If a franchisor initiates termination, first review the termination clause and compliance history to determine whether grounds exist under the contract. Early engagement to document communications and remedial efforts can strengthen your position in negotiations or defenses against wrongful termination claims. Pursuing negotiation or mediation may result in cure periods or revised performance plans that avoid outright termination. When termination is contested, prompt legal action helps protect rights, seek monetary relief if warranted, and address post-termination obligations such as trademark use and inventory disposition.

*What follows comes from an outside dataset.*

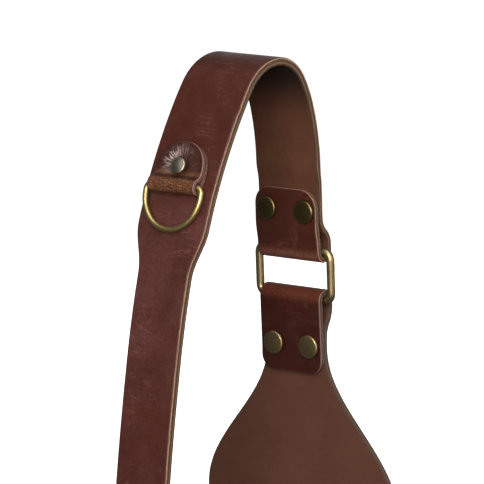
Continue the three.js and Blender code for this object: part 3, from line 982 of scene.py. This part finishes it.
ring_frame = tab_frame @ Matrix.Translation(d_bar) @ Matrix.Rotation(math.radians(D_REST_ANGLE), 4, "X")
d_ring = wire_ring("d_ring_wire", d_path(), D_WIRE, ring_frame, ring_brass)
fit(d_ring, "d_ring", "ring_brass", "d_ring")
link_ring = wire_ring("link_ring_wire", link_path(), LINK_WIRE, link_frame, link_brass)
fit(link_ring, "link", "link_brass", "link_ring")


def rivet_pair(name, body, base, at, height, cap, sink, metal, slot):
    """A cap and its post through a stack of leather that runs from at towards -Y in the base's frame."""
    outward = Matrix.Rotation(math.pi, 4, "X")
    front = base @ Matrix.Translation(at + Vector((0, -height - GAP, 0))) @ outward
    piece = turned(f"{name}_cap_brass", *cap_profile(*cap, sink), front, metal)
    fit(piece, body, slot, f"{name}_cap")
    back = base @ Matrix.Translation(at + Vector((0, GAP, 0))) @ outward
    profile = post_profile(*RIVET_BACK, height + GAP + cap[1] / 2)
    piece = turned(f"{name}_post_brass", *profile, back, rivet_brass)
    fit(piece, body, "rivet_brass", f"{name}_post")


tab_rivet = (tab_frame, Vector((0, LEATHER, 0)), tab_stack, TAB_CAP, TAB_CAP_SINK)
rivet_pair("tab_rivet", "strap", *tab_rivet, pale_brass, "tab_rivet_brass")
# the panel's caps use the paler copy of the rivet brass: painted light
for body, rivets, metal in (("strap", strap_rivets, rivet_brass), ("panel", panel_rivets, lit_rivet_brass)):
    for hand, (x, z, back, _) in zip(("left", "right"), rivets):
        rivet = (link_frame, Vector((x, back, z)), stack, RIVET_CAP, CAP_SINK)
        rivet_pair(f"{body}_rivet_{hand}", body, *rivet, metal, "rivet_brass")

strap.flat_size()
strap.flat_area()
panel.flat_size()
panel.flat_area()
tab.flat_size()
tab.flat_area()

# ---- floor, light and camera ----

FLOOR_DROP = 0.16  # metres below the part, which hangs
FLOOR_RADIUS = 9.0
AIM = Vector((3.757, -8.123, -84.753)) * MM
VIEW = (40.0, 8.8)  # azimuth and elevation in degrees
VIEW_DISTANCE = 2.5
LENS = 391.5
FARTHEST_SEEN = 40.0
WORLD_STRENGTH = 0.1
WHITE = (1, 1, 1, 1)


def pale_floor():
    finish = Finish("pale_floor", Base_Color=(0.9, 0.9, 0.9, 1), Roughness=0.9, Emission_Strength=1.0)
    finish.shader.inputs["Emission Color"].default_value = WHITE
    speck = finish.noise(finish.place(), 30, 3.0)
    finish.drive("Roughness", finish.reach(speck, 0.3, 0.7, 0.85, 0.95))
    mesh = bpy.data.meshes.new("floor")
    work = bmesh.new()
    bmesh.ops.create_circle(work, cap_ends=True, segments=96, radius=FLOOR_RADIUS)
    work.to_mesh(mesh)
    work.free()
    mesh.materials.append(finish.material)
    floor = bpy.data.objects.new("floor", mesh)
    floor.location.z = cad_box[0].z - FLOOR_DROP
    floor.visible_diffuse = False
    floor.visible_glossy = False
    bpy.context.scene.collection.objects.link(floor)


def toward(azimuth, elevation):
    """The direction to an azimuth, where 0 is -Y and 90 is +X, and an elevation, in degrees."""
    a, e = math.radians(azimuth), math.radians(elevation)
    return Vector((math.sin(a) * math.cos(e), -math.cos(a) * math.cos(e), math.sin(e)))


def softbox(name, azimuth, elevation, distance, size, power, gloss_only=False):
    light = bpy.data.lights.new(name, "AREA")
    light.shape = "RECTANGLE"
    light.size, light.size_y = size
    light.energy = power
    holder = bpy.data.objects.new(name, light)
    way = toward(azimuth, elevation)
    holder.location = AIM + way * distance
    holder.rotation_mode = "QUATERNION"
    holder.rotation_quaternion = way.to_track_quat("Z", "Y")
    holder.visible_camera = False
    holder.visible_diffuse = not gloss_only
    bpy.context.scene.collection.objects.link(holder)


pale_floor()
softbox("key", 35, 16, 1.5, (1.3, 1.1), 34)
softbox("right", 100, 15, 1.6, (0.6, 1.4), 6)
softbox("upper_right", 60, 58, 1.4, (0.7, 0.7), 3)
softbox("back", 220, 16, 2.2, (1.8, 0.9), 3)
softbox("rear", 190, -8, 2.2, (1.6, 1.2), 40)
softbox("top", 15, 66, 1.5, (1.3, 0.8), 9, gloss_only=True)

world = bpy.data.worlds.new("studio")
world.use_nodes = True
world.node_tree.nodes["Background"].inputs["Color"].default_value = WHITE
world.node_tree.nodes["Background"].inputs["Strength"].default_value = WORLD_STRENGTH
bpy.context.scene.world = world

camera = bpy.data.objects.new("camera", bpy.data.cameras.new("camera"))
camera.data.lens = LENS
camera.data.clip_end = FARTHEST_SEEN
camera.location = AIM + toward(*VIEW) * VIEW_DISTANCE
camera.rotation_mode = "QUATERNION"
camera.rotation_quaternion = toward(*VIEW).to_track_quat("Z", "Y")
bpy.context.scene.collection.objects.link(camera)
bpy.context.scene.camera = camera
bpy.context.scene.view_settings.view_transform = "Standard"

Transferring or selling a franchise requires review of transfer restrictions, franchisor consent clauses, and any approval processes. Preparing comprehensive financial records and demonstrating qualified buyers streamlines franchisor approval and reduces friction during the sale process. Legal assistance helps structure the transfer documents, negotiate transition obligations, and clarify post-transfer liabilities. Addressing escrow, escrow release conditions, and representations ensures both seller and buyer understand responsibilities and protections during the handover.

Seek legal advice early in the franchise development process, particularly prior to signing any agreements or making substantial investments. Early input helps identify negotiable terms, regulatory issues, and potential financial risks so you can make informed choices. Ongoing legal guidance is valuable during expansion, transfers, or when disputes emerge. Engaging counsel for contract updates and compliance monitoring protects your investment and supports stable operations as your franchise grows.